After praying, it seemed the best option was to do some fundraising. So with the Lord’s help we did several events to raise funds: a dinner/auction, a huge yard sale, and a comedy night. I had no intentions of moving to Mexico as part of the ministry, but I knew I could at least help in providing funds for the rescues.

Ludolph with jeepEventually Steve moved the ministry to Nicaragua and by this time my husband had retired, so we decided to go to Nicaragua to work with Steve and his wife directly. We sold most of our belongings and bought one-way tickets to Nicaragua. We went with the intention of staying as long as we felt the Lord calling us to stay. We had no idea if it would be a month or a year. We helped in whatever way we could and it was a great experience but after three months we decided to return to the states. We lived in deplorable conditions by American standards—though sadly as kings by Nicaraguan standards. The poverty and hopelessness was staggering. Men would drag little carts up hills loaded with wares in an attempt to earn enough money to buy a meal for the day. Horses and dogs were so skinny that their fur hung on bones. The empty stares in the eyes of men, women, children, and even the animals reflecting the hopelessness that had overtaken them after years of struggle was haunting.

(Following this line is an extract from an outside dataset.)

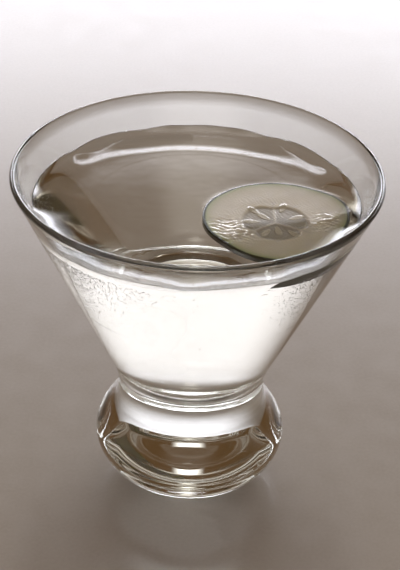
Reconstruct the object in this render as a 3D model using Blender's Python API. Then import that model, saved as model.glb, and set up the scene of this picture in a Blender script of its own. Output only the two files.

SAM_0155After we returned to the states I had a rough time. I hated the living conditions there, but elt unsettled when we got back. I struggled with wanting to serve the Lord somehow and getting back into the routine here in America. I started to question our coming back and I questioned if I was just too concerned about my comforts. I wondered if we came back too soon. Did we leave for the wrong reasons? Why didn’t we stay? Am I a bad Christian? All these thoughts circled in my head.

I cried out to God and He comforted me in those dark and uncertain times. I knew God had a plan but wasn’t sure what it was. He opened other ministry doors after we returned but none of them worked out. I started working full time so little time was left for pursuing anything else.

Eventually God opened another ministry opportunity to help a Christian couple ministering to the Lakota Sioux Indians in South Dakota. We prayed and asked the Lord to make a way for us to go and to bring the funds to travel there and get the time off work. God worked it out perfectly. Our friends, the Paines, listed their home with my husband Robert and it sold the first day! That commission check allowed us to be able to join the team going to South Dakota.20151025_120657

So off we went. It was a great experience and hearing the amazing testimony of the ministry’s founders Greg and Lorie was inspiring. Their perseverance and commitment was a testament of God’s grace and sustaining strength. It was a short trip but packed with helping to prepare for their Thanksgiving/Fall Festival. We fed 500 people, distributed bags of groceries to the adults and bags of candy to the children, along with a pumpkin for each child. We sang worship songs and listened to the testimony of one young man whose life has been radically changed by Christ.

It was a great time in so many ways and as I look back fondly on that time it reminds me of how precious it is to serve our Lord. He provided a way. He blessed us as we blessed the people on the reservation. As we were saying our good-byes, the founders asked us to pray about returning in the summer for a few months to help. In my humanness I began to think “I can’t get the time off work,” and “we can’t afford that,” and “how could we possibly do that?” But we serve a God much bigger than our thoughts can fathom and I trust He will make a way if it His will that we go. There is nothing more exciting than serving our God and I pray that God would use us to His glory if not in South Dakota, then where He chooses. With so much need in the world I pray that God would use us for we are richly blessed and He says in His word, “To whom much is given, much is required.”



Ludolph familyMy name is Michelle Ludolph. I was born in southern Indiana, a farm-working girl with 12 brothers and sisters. I left home after college with the desire to see and experience more than what small-town life offers. Consequently, I ended up in California, where I met my husband of 30 years. We have one son who traveled the world playing ice hockey until last year when he decided to hang up the skates. He currently lives with us and is starting a new career in mortgage and refinance loan business. I currently work at Meadowbrook Village Retirement Community as Catering and Dining Room supervisor. My husband is a realtor and we live in Escondido.